The following code produces an error when run on the Fucci data. What is the bug and how do you fix it?
tdd = df.filter(pl.col("approach") == "TDD")
tld = df.filter(pl.col("approach") == "TLD")
u, p = stats.mannwhitneyu(tdd["PROD"], tld["PROD"])

stats.mannwhitneyu requires NumPy arrays or Python lists, not Polars Series. Passing a Polars Series directly will raise a TypeError. The fix is to call .to_numpy() and drop null values before passing the data to the test:

a = tdd["PROD"].drop_nulls().to_numpy()
b = tld["PROD"].drop_nulls().to_numpy()
u, p = stats.mannwhitneyu(a, b, alternative="two-sided")

The alternative="two-sided" argument is also important: the default in older versions of scipy is "two-sided", but specifying it explicitly matches the analysis in the paper and avoids confusion about which alternative hypothesis is being tested.

What does it mean for a study to be underpowered, and why might an underpowered study produce a null result even when a real effect exists?

Statistical power is the probability that a test will correctly reject the null hypothesis when a real effect exists. A study is underpowered when its sample size is too small to give the test a reasonable chance of detecting an effect of the expected size. If power is 0.30 for a medium effect, the test will fail to detect that effect 70% of the time purely due to sampling noise. An underpowered study that finds p > 0.05 cannot conclude there is no effect; it can only conclude that its sample was not large enough to see one if it is there.

Nagappan et al. found TDD reduced defects by 40-90% in industrial case studies, while Fucci et al. found little effect in a controlled experiment. How can both findings be correct?

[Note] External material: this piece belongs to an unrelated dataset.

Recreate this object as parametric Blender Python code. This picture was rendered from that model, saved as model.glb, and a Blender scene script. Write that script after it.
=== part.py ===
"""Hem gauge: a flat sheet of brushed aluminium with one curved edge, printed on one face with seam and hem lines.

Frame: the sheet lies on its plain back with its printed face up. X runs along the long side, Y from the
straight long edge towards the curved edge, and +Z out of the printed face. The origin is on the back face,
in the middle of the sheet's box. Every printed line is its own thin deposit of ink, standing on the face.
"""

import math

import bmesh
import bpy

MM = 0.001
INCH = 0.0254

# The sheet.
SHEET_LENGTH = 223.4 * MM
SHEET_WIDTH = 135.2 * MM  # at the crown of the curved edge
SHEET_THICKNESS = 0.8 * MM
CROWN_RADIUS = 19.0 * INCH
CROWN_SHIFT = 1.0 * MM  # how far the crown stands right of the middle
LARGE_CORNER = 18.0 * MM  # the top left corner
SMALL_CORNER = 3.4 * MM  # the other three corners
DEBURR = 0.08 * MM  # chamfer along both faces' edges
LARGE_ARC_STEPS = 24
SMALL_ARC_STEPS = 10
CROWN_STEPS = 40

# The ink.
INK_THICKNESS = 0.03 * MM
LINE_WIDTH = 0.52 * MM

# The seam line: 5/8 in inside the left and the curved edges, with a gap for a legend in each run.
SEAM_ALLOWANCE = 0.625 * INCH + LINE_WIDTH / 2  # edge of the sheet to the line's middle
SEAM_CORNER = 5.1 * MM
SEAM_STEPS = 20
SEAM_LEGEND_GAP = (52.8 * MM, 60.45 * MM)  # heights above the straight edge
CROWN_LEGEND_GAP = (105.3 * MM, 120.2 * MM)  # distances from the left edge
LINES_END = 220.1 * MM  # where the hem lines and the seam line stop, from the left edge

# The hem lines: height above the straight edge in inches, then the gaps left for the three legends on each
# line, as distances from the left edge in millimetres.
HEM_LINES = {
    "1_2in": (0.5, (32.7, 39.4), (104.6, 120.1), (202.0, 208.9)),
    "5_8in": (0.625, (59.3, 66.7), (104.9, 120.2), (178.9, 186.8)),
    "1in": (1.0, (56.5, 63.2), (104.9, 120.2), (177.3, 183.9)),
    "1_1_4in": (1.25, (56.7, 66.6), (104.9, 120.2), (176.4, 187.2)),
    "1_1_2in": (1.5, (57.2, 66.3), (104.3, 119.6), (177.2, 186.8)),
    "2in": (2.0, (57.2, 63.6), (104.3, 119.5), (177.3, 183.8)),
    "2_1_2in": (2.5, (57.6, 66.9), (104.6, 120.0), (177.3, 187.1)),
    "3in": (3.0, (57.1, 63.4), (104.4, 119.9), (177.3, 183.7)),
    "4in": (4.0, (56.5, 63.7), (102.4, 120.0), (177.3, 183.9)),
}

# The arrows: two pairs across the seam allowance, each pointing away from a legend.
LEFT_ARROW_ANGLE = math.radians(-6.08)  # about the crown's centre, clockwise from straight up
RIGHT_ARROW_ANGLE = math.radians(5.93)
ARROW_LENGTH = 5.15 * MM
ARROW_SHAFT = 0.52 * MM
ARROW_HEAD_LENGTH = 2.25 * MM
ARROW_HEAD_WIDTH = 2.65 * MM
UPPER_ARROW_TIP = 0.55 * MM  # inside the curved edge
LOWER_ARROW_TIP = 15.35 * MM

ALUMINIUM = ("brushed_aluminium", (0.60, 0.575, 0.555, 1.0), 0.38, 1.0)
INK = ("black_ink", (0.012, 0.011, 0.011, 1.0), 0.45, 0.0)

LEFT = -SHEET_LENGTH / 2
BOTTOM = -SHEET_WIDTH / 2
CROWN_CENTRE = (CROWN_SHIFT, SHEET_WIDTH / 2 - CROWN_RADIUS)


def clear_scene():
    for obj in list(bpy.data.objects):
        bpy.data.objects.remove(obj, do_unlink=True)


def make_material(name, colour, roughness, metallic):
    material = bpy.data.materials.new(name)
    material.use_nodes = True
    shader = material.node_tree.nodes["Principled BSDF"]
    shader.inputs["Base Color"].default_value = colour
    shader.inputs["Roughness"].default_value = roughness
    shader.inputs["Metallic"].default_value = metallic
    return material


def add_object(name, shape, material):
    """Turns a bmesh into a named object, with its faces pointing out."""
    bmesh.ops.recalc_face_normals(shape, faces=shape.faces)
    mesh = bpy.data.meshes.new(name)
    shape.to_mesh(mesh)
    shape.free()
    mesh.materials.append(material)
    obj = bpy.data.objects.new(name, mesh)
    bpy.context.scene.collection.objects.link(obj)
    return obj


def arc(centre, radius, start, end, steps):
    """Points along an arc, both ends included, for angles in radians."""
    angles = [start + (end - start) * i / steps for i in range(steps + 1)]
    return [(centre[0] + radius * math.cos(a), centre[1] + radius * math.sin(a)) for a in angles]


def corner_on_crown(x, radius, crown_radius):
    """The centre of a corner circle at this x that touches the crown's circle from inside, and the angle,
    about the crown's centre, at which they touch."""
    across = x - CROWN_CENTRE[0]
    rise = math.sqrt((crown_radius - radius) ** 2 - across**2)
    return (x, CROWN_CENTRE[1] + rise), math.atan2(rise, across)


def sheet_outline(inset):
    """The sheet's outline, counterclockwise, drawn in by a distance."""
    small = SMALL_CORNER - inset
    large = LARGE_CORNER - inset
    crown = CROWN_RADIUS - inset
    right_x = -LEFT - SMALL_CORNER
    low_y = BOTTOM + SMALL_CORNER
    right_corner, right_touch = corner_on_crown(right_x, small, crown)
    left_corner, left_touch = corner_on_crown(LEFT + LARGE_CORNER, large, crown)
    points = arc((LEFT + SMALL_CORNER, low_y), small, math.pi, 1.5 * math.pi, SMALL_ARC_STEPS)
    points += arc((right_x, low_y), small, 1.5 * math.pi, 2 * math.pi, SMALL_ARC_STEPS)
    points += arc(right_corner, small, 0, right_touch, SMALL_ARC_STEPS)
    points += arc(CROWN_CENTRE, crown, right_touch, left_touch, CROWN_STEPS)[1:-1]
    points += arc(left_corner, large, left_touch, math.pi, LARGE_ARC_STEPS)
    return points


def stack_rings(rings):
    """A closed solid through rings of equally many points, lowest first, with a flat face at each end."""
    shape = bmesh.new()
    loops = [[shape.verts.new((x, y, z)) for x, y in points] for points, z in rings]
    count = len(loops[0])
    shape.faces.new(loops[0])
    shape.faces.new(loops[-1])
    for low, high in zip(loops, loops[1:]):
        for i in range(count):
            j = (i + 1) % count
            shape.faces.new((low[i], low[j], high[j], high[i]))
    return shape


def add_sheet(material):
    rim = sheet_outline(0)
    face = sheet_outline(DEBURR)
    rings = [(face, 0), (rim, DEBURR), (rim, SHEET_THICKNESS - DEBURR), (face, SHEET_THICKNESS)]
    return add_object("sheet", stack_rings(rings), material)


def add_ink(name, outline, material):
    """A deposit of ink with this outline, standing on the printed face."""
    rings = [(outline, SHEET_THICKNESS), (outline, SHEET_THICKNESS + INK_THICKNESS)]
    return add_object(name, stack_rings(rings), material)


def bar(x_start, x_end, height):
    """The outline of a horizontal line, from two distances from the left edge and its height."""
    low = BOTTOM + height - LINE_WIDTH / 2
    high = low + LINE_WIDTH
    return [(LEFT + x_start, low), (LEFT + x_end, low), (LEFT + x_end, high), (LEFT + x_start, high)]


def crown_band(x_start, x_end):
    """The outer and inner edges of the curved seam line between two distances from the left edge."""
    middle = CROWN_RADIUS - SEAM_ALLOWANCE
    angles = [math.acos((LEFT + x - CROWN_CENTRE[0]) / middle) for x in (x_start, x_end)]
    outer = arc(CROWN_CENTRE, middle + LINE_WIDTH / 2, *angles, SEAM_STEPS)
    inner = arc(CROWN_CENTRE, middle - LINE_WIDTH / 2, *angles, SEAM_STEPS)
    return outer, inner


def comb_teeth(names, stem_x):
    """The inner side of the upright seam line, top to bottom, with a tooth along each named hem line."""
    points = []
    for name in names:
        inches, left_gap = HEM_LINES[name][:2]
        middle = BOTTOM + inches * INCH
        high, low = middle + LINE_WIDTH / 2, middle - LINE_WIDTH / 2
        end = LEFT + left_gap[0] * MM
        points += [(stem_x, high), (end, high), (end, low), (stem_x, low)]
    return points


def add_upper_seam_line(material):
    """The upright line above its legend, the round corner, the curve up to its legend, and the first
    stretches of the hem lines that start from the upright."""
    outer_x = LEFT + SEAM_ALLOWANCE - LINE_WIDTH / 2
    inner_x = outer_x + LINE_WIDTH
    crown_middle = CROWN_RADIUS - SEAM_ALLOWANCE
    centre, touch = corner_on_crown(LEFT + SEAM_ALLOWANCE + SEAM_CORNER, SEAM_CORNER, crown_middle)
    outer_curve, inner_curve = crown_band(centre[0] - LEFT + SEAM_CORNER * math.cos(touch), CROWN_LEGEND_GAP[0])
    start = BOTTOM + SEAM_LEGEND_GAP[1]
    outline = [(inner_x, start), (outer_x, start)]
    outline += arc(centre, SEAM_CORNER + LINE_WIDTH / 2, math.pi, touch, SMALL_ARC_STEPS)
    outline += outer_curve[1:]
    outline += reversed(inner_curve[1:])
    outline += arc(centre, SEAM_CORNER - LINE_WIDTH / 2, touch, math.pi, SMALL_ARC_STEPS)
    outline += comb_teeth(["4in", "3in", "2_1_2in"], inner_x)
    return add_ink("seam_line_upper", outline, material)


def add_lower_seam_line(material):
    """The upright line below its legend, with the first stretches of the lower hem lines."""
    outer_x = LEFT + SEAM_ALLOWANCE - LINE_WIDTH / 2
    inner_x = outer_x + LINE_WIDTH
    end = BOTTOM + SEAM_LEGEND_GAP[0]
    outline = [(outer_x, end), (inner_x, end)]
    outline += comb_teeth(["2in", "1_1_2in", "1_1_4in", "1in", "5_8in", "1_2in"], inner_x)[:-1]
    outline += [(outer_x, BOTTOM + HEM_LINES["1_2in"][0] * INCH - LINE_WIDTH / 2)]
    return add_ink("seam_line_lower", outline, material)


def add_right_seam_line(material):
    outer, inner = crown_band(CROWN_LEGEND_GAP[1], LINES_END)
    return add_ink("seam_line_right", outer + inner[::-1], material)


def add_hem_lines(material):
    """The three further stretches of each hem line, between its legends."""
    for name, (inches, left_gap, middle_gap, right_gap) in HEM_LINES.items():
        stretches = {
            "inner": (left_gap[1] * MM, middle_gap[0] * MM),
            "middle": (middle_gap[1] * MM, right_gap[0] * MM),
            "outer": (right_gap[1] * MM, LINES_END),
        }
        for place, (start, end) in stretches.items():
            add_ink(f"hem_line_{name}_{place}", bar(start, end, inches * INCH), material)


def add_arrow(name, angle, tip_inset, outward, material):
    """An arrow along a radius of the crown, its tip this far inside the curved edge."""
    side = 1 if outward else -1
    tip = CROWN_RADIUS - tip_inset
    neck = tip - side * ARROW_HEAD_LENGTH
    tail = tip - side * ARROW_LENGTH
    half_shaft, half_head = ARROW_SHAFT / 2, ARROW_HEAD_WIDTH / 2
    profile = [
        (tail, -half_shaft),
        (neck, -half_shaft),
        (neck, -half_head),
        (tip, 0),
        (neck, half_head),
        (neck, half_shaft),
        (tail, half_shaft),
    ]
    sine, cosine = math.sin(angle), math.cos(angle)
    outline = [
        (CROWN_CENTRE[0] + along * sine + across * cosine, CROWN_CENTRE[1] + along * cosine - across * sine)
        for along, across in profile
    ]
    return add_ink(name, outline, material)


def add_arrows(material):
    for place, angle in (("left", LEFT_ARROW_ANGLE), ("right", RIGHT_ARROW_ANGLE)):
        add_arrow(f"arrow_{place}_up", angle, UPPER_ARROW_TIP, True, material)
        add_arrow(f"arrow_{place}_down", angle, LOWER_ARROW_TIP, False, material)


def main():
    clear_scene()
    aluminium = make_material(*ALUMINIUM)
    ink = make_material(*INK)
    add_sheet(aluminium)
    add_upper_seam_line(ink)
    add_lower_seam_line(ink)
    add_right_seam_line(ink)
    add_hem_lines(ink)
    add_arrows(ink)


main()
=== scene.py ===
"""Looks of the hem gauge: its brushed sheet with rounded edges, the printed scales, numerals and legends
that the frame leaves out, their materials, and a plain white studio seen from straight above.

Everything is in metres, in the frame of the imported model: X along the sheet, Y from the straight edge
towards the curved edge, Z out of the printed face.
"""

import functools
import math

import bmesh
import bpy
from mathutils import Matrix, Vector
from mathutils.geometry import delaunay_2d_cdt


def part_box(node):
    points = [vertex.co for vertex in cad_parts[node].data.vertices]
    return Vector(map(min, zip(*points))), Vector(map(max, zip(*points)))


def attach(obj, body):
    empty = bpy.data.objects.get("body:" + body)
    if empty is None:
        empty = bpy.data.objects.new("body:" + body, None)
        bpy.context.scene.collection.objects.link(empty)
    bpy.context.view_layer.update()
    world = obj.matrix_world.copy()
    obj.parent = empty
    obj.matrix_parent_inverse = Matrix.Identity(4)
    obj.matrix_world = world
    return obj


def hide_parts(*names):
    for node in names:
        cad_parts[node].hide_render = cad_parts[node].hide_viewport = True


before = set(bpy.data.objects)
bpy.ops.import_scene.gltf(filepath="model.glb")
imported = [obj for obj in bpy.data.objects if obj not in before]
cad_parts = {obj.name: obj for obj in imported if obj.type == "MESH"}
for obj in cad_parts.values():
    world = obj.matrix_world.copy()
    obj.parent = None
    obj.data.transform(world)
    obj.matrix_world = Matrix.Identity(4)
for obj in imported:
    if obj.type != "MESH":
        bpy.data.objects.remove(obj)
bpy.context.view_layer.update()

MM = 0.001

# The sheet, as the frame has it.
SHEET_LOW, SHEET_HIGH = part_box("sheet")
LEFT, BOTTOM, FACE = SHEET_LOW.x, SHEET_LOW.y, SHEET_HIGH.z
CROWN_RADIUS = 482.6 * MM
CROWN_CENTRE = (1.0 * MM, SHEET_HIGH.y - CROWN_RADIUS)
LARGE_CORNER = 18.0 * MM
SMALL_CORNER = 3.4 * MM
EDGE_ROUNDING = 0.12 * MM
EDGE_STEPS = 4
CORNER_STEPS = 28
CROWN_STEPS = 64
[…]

The two studies measured different things in different contexts. Nagappan et al. studied real teams on real projects over extended periods, where TDD adoption likely came bundled with other practices: more careful design, better discipline, and organizational support for quality. Fucci et al. isolated the test-first vs. test-last distinction in a short controlled task, removing most of the surrounding context. It is plausible that TDD's benefits in industry come from the culture and habits it encourages rather than from the mechanical act of writing tests before code. The external validity of a controlled experiment is always limited, and the internal validity of an industrial case study is always limited. Together they are more informative than either alone.

Exercises

Reproduce Table 3

Run replicate_fucci.py and compare your output to the published values for all three outcomes. Report your reproduced p-values and Cliff's delta values alongside the published values in a table. For any discrepancy larger than 0.01 in either p or delta, write one sentence hypothesizing what might cause the discrepancy, considering differences in exclusion criteria, null value handling, or test parameterization.

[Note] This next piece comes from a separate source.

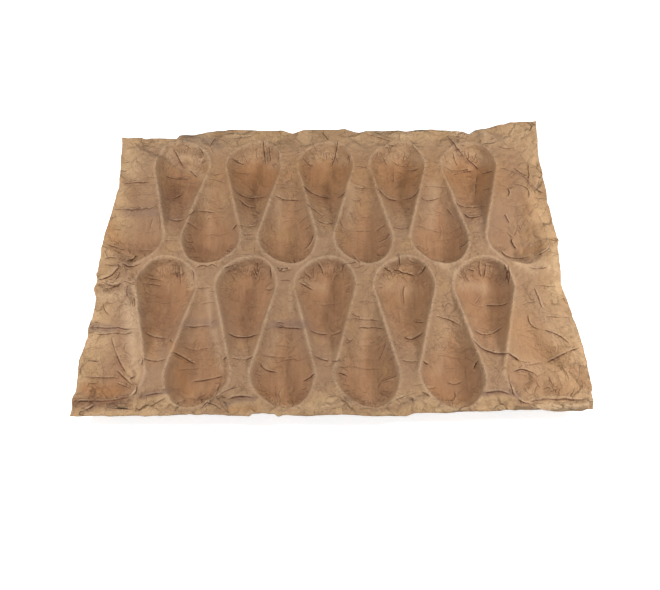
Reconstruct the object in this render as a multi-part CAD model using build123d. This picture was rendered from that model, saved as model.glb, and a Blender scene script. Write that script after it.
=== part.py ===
from build123d import *
import math
import os

# A pressed paper tray for pears: one thin sheet, two rows of cups, millimetres, Z up.
# Every second cup in a row is turned round, so that its tail lies between two round ends.

# Driving dimensions
sheet_thickness = 0.7
cup_radius = 24.3
tail_radius = 7.0
cup_reach = 76.0
cup_depth = 19.9
ridge_width = 2.7
row_pitch = 133.0
row_stagger = 82.5
left_margin = -1.9
right_margin = 16.0
back_margin = 17.0
front_margin = 6.5
edge_wander = 10.0
corner_fold = 18.0
lip_radius = 3.2
lip_drop = 2.0

# Counts
cups_up = 5
cups_down = 6
round_facets = 10
tail_facets = 4

# A cup's contour lines, from above the land down to the foot: shares of the cup's depth,
# of its radius and of its reach from the round end's centre to the tail's
contour_shares = (
    (-0.010, 1.040, 1.005),
    (0.050, 1.000, 1.000),
    (0.175, 0.971, 0.980),
    (0.400, 0.872, 0.684),
    (0.700, 0.667, 0.408),
    (0.920, 0.395, 0.184),
    (1.000, 0.230, 0.066),
)
round_end_share = 1.14
skin_share = 0.75

# The sheet's four edges, corner to corner: share of the way along, share of the wander inward
back_edge_shares = (
    (0.000, 1.3), (0.055, 1.7), (0.132, 1.6), (0.134, 1.3), (0.219, 0.7), (0.380, 0.4),
    (0.405, 0.7), (0.435, 0.4), (0.750, 0.5), (0.832, 0.8), (0.853, 0.4), (0.910, 0.0),
)
right_edge_shares = (
    (0.000, 0.2), (0.100, 0.6), (0.400, 0.5), (0.590, 0.8), (0.720, 0.2), (0.870, 0.0),
)
front_edge_shares = (
    (0.000, 0.4), (0.155, 0.4), (0.215, 0.2), (0.330, 0.25), (0.420, 0.1), (0.480, 0.25),
    (0.610, 0.15), (0.615, 0.3), (0.660, 0.3), (0.665, 0.15), (0.940, 0.0),
)
left_edge_shares = (
    (0.000, 0.0), (0.240, 0.4), (0.360, 0.5), (0.490, 0.1), (0.760, 0.3), (0.880, 0.3),
)

# Where the raised corner's fold meets the back and right edges, and where the front lip starts
fold_back_share = 0.860
fold_right_share = 0.130
lip_start_share = 0.840
lip_end_share = 0.985

# Derived sizes
land_height = cup_depth + sheet_thickness * skin_share
skin = sheet_thickness * skin_share
side_sine = (cup_radius - tail_radius) / cup_reach
side_cosine = math.sqrt(1 - side_sine**2)
side_angle = math.acos(side_sine)
half_pitch = (2 * cup_radius - row_stagger * side_sine) / side_cosine + ridge_width
rim_half_width = cup_radius
cups_half_length = half_pitch * (cups_down - 1) + rim_half_width
cups_half_width = (row_pitch + row_stagger) / 2 + cup_radius * round_end_share
sheet_left = -cups_half_length - left_margin
sheet_right = cups_half_length + right_margin
sheet_back = cups_half_width + back_margin
sheet_front = -cups_half_width - front_margin


def contour(radius, reach, height):
    """Corners of one contour line: the round end at the origin, the tail along +X."""
    tail = radius - reach * side_sine
    corners = []
    for step in range(round_facets + 1):
        angle = side_angle + step * (2 * math.pi - 2 * side_angle) / round_facets
        x = radius * math.cos(angle)
        stretch = round_end_share if x < 0 else 1
        corners.append((x * stretch, radius * math.sin(angle), height))
    for step in range(tail_facets + 1):
        angle = -side_angle + step * 2 * side_angle / tail_facets
        corners.append((reach + tail * math.cos(angle), tail * math.sin(angle), height))
    return corners


def cup_body(growth):
    """A closed body with the cup's form, moved out and down by growth."""
    rings = []
    for depth_share, radius_share, reach_share in contour_shares:
        height = land_height - cup_depth * depth_share - growth
        rings.append(contour(cup_radius * radius_share + growth, cup_reach * reach_share, height))
    faces = [Face(Wire.make_polygon(rings[0])), Face(Wire.make_polygon(rings[-1]))]
    for upper, lower in zip(rings, rings[1:]):
        for corner in range(len(upper)):
            other = (corner + 1) % len(upper)
            facet = (upper[corner], upper[other], lower[other], lower[corner])
            faces.append(Face(Wire.make_polygon(facet)))
    return Solid(Shell(faces))


def cup_places():
    """Where the cups stand: five with the round end at the back, six turned round, in each row."""
    places = []
    for row_centre in (row_pitch / 2, -row_pitch / 2):
        for index in range(cups_up):
            x = (2 * index - cups_up + 1) * half_pitch
            places.append(Location((x, row_centre + row_stagger / 2, 0), -90))
        for index in range(cups_down):
            x = (2 * index - cups_down + 1) * half_pitch
            places.append(Location((x, row_centre - row_stagger / 2, 0), 90))
    return places


def sheet_outline():
    """The sheet's uneven outline, clockwise from the back left corner."""
    length = sheet_right - sheet_left
    width = sheet_back - sheet_front
    corners = []
    for along, inward in back_edge_shares:
        corners.append((sheet_left + along * length, sheet_back - inward * edge_wander))
    for along, inward in right_edge_shares:
        corners.append((sheet_right - inward * edge_wander, sheet_back - along * width))
    for along, inward in front_edge_shares:
        corners.append((sheet_right - along * length, sheet_front + inward * edge_wander))
    for along, inward in left_edge_shares:
        corners.append((sheet_left + inward * edge_wander, sheet_front + along * width))
    return make_face(Polyline(*corners, close=True))


def with_raised_corner(land):
    """The land with its back right corner folded up."""
    start = Vector(
        sheet_left + fold_back_share * (sheet_right - sheet_left),
        sheet_back,
        land_height - sheet_thickness,
    )
    end = Vector(
        sheet_right,
        sheet_back - fold_right_share * (sheet_back - sheet_front),
        land_height - sheet_thickness,
    )
    along = (end - start).normalized()
    fold = Plane(origin=start, x_dir=along, z_dir=along.cross(Vector(0, 0, -1)))
    corner = split(land, bisect_by=fold, keep=Keep.TOP)
    rest = split(land, bisect_by=fold, keep=Keep.BOTTOM)
    return rest + corner.rotate(Axis(start, along), corner_fold)


def front_lip():
    """The strip of the front edge that is rolled down, near the right corner."""
    length = sheet_right - sheet_left
    turn = (sheet_front + lip_radius, land_height - lip_radius)
    outer = CenterArc(turn, lip_radius, 90, 90)
    inner = CenterArc(turn, lip_radius - sheet_thickness, 90, 90)
    outer_lap = outer @ 0 + Vector(lip_radius, 0)
    inner_lap = inner @ 0 + Vector(lip_radius, 0)
    outer_foot = outer @ 1 - Vector(0, lip_drop)
    inner_foot = inner @ 1 - Vector(0, lip_drop)
    outside = [Line(outer_lap, outer @ 0), outer, Line(outer @ 1, outer_foot)]
    inside = [Line(inner_foot, inner @ 1), inner, Line(inner @ 0, inner_lap)]
    ends = [Line(outer_foot, inner_foot), Line(inner_lap, outer_lap)]
    section = make_face(outside + inside + ends)
    strip = extrude(Plane.YZ * section, length * (lip_end_share - lip_start_share))
    return Pos(sheet_left + lip_start_share * length, 0, 0) * strip


outline = sheet_outline()
places = cup_places()
outer_cup = cup_body(skin)
inner_cup = cup_body(0)

land = extrude(Pos(0, 0, land_height - sheet_thickness) * outline, sheet_thickness)
land = with_raised_corner(land) + front_lip()
blank = extrude(outline, 2 * land_height)
cups_outside = [outer_cup.moved(place) & blank for place in places]
cups_inside = [inner_cup.moved(place) for place in places]
tray = land + cups_outside - cups_inside

box = tray.bounding_box()
tray = Pos(-box.center().X, -box.center().Y, -box.min.Z) * tray

os.makedirs("parts", exist_ok=True)
export_step(tray, "parts/fruit_tray.step")
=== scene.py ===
# %% [markdown]
# # A pressed paper fruit tray
# The object is one sheet of brown kraft paper, pressed to the form of a moulded tray: two rows
# of pear-shaped cups, turned alternate ways. It is thin, so every cup, wrinkle and torn edge is a
# bend of the same sheet. It is modelled here as one grid of faces that is pushed into shape and
# then given its thickness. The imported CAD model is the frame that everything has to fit.

import math

import bpy
import numpy as np
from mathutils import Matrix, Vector


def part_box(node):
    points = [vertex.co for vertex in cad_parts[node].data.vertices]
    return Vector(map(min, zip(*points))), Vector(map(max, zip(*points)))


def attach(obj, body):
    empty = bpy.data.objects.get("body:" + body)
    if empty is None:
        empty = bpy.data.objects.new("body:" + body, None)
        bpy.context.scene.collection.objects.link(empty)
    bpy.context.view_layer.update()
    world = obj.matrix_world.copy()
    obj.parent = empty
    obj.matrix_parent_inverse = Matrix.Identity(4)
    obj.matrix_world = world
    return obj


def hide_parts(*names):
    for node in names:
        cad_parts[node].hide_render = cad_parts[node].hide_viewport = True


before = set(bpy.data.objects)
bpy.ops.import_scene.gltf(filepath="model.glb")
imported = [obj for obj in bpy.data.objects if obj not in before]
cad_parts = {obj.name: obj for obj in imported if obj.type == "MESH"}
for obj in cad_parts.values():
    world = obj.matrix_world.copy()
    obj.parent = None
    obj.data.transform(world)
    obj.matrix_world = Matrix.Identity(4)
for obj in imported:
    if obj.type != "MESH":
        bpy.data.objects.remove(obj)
cad_low, cad_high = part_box("fruit_tray")
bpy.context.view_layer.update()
bpy.ops.object.select_all(action="DESELECT")
print("CAD box, mm:", [round(side * 1000, 1) for side in cad_high - cad_low])

# %% [markdown]
# ## Driving sizes
# The tray's own sizes, in millimetres, as a designer would give them. The pattern of cups repeats
# at one pitch, so a handful of numbers places all of them. A cup's tail narrows evenly, and the
# sine of that narrowing follows from the two radii and the distance between their centres.

# %% Sizes of the pattern
MM = 0.001
sheet_thickness = 0.55
cup_radius = 24.3
tail_radius = 7.0
cup_reach = 76.0
half_pitch = 33.32
row_pitch = 133.0
row_stagger = 82.5
round_end_share = 1.14
cups_up = 5
cups_down = 6
left_cup_inset = -1.9
front_cup_inset = 6.5

side_sine = (cup_radius - tail_radius) / cup_reach
left, front, _ = cad_low / MM
right, back, _ = cad_high / MM
pattern_x = left + left_cup_inset + half_pitch * (cups_down - 1) + cup_radius
pattern_y = front + front_cup_inset + (row_pitch + row_stagger) / 2 + cup_radius * round_end_share
land_height = 20.4
print("pattern centre, mm:", round(pattern_x, 1), round(pattern_y, 1))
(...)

Effect of exclusion criteria

Rerun the Mann-Whitney U tests for all three outcomes without applying any exclusion criteria used in the original analysis (include all rows in the dataset). Report how the p-values change compared to the analysis with exclusions. Write two sentences explaining whether the exclusion decisions strengthen or weaken the main finding, and whether you think the original authors were justified in applying them.

Operationalizing rhythm

Fucci et al. [Fucci2017] found that the rhythm of test-code interleaving matters more than whether tests are written first or last. Write one sentence defining an operationalization of "rhythm" that could be measured from a version control history (for example, using commit timestamps and commit messages or file names to identify test commits vs. implementation commits). Write a second sentence describing the dataset you would need to measure this operationalization across a sample of open-source projects.

Power analysis

Using scipy.stats or a power analysis library such as statsmodels.stats.power, compute the statistical power of a Mann-Whitney U test with the actual sample sizes in the Fucci dataset to detect a medium effect (Cliff's delta ≈ 0.3). Report the power value. Write two sentences explaining what this power level implies for how much confidence you should place in the null results for QLTY and PROD, given that both outcomes showed p > 0.05.

Reconciling contradictory findings

Nagappan et al. found TDD reduced defects by 40-90% in industrial case studies [Nagappan2008a], while Fucci et al. found little effect in a controlled experiment. Write three sentences reconciling these findings, using the concepts of external validity, confounds, and effect size. Your answer should explain how both studies can be correct without either being dishonest or incompetent.